▶ [Task instructions] Keep every line where the word "bodies" appears; drop the rest.
____________
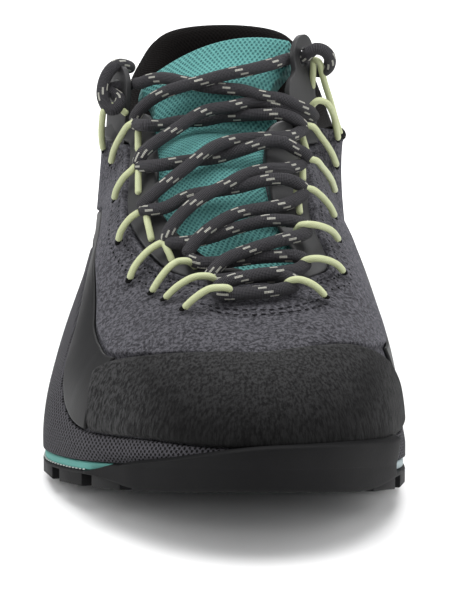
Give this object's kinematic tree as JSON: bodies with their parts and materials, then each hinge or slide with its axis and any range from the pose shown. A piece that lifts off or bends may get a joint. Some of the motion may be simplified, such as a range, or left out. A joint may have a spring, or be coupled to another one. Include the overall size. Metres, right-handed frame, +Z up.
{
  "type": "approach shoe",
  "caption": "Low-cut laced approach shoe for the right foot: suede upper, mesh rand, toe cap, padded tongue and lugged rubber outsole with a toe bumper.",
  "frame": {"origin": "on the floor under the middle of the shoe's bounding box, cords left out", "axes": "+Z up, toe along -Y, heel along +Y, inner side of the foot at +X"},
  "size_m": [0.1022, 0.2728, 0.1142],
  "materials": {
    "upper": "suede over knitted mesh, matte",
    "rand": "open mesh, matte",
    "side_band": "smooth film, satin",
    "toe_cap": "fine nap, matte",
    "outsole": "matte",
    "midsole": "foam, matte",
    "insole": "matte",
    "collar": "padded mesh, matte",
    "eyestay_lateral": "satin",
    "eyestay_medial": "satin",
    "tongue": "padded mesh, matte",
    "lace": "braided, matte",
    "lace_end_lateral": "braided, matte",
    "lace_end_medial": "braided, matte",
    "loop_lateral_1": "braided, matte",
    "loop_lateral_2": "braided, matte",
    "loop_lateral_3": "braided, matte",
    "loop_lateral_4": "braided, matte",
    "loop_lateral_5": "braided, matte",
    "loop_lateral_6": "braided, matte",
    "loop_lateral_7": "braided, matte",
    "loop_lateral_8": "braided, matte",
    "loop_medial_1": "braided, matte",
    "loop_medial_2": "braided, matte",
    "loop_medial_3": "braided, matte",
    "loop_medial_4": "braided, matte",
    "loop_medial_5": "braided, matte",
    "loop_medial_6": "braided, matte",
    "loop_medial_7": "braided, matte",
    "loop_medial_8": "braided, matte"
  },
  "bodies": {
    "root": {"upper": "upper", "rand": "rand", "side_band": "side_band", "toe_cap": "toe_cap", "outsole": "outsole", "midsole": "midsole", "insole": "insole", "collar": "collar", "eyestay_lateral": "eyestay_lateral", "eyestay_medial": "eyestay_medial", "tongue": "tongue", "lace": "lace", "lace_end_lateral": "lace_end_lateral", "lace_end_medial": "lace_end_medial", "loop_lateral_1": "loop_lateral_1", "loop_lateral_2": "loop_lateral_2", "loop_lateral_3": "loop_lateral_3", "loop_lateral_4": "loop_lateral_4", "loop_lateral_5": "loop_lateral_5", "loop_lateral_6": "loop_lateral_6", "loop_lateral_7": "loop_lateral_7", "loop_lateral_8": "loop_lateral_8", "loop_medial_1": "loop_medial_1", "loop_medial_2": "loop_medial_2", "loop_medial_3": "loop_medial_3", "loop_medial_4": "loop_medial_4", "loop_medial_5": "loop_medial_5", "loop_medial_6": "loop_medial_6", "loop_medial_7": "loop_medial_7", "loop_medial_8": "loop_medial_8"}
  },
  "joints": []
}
____________
▶ [Right answer]
Give this object's kinematic tree as JSON: bodies with their parts and materials, then each hinge or slide with its axis and any range from the pose shown. A piece that lifts off or bends may get a joint. Some of the motion may be simplified, such as a range, or left out. A joint may have a spring, or be coupled to another one. Include the overall size. Metres, right-handed frame, +Z up.
  "bodies": {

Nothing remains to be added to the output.